Me ha hecho reflexionar con el número de Dunbar el caso que me ocurrió ayer, y es que con motivo de mi cumpleaños publicado en facebook más de trecientos “amigos” en la misma red social me participaron su buena relación conmigo. ¡Imposible!, por mucho que mi ego lo agradezca que pueda mantener tantos amigos. Claro es que lo de amigos de la red es un simple sofisma, sin duda creado por los dueños del negocio para atraer nuestra atención y esclavizarnos un poco con ello. Pero, pese a la ensoñación de interesar de alguna manera a muchos, ya lo quisiera, hay que volver sobre el número de Dunbar y comprender mi engaño. Porque aún en mi caso, sea por mi personalidad o por otras circunstancias, que tengo tendencia o necesidad de relacionarme con muchas personas (no en vano soy comunicador), por evidente problema de neocórtex no puedo dedicar a cada una de estas personas más que una pequeña cantidad de capital cognitivo relacional, y es que por mucho que mi neocórtex sea grande, que no tengo ni idea, su volumen no es infinito. Es curioso cómo la cabeza razona de distinta manera que el corazón, pues este músculo me bombea satisfacción de comprobar como he conseguido la atención de las personas que conseguí ayer, pero los números no engañan, como el de Dunbar, por mucho que quisiera.
Merece la pena repasar nuevamente la teoría de Dunbar: Lo normal es que nos relacionemos de forma estrecha con muy pocas personas, entre tres y cinco; en ese círculo se incluyen los familiares más cercanos y, en ocasiones, las amistades íntimas. El siguiente círculo lo forman otras diez personas, son buenos amigos. Algo más alejado hay un grupo de unas 30 a 35 personas, que son aquellas con quienes tratamos con frecuencia. Seguramente no es casual que las bandas de cazadores-recolectores en las que se estructuraban las poblaciones humanas durante la mayor parte de la historia de nuestra especie tuviesen, como mucho, unos 50 individuos; quizás esos tres primeros círculos sean reminiscentes de aquellas bandas. Y por último, tenemos un centenar de conocidos con los que nos relacionamos habitualmente.

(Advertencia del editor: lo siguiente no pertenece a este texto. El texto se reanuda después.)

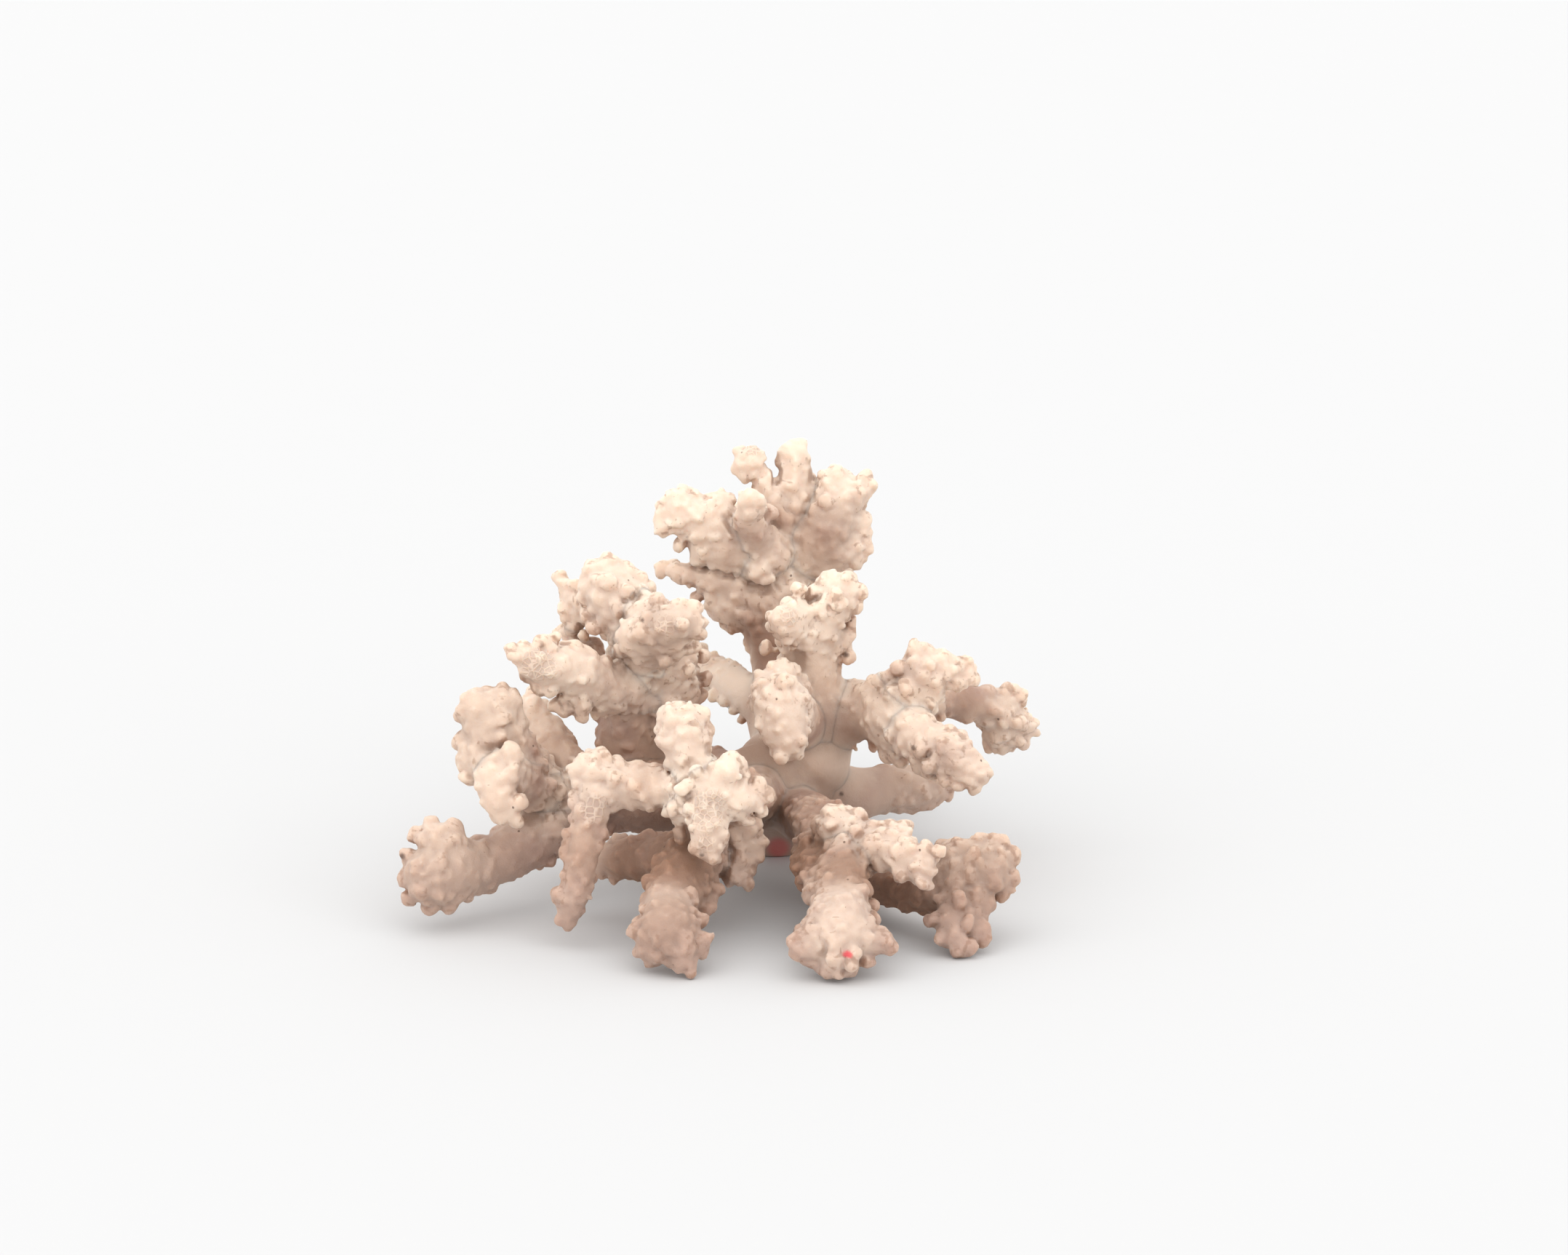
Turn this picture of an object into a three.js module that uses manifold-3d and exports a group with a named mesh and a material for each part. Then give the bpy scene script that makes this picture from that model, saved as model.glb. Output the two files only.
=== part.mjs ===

Y ya para acabar con la reflexión y no confundirme más de la cuenta traigo a colación lo de Julio Camba, que creía que “los escritores (en este caso, diría periodistas) se volvían idiotas cuantos más seguidores tenían, y el día que recibió una carta de un admirador comenzó a sentir miedo de defraudar al único hombre que le había halagado por carta; con dos admiradores más, yo me volveré completamente idiota”.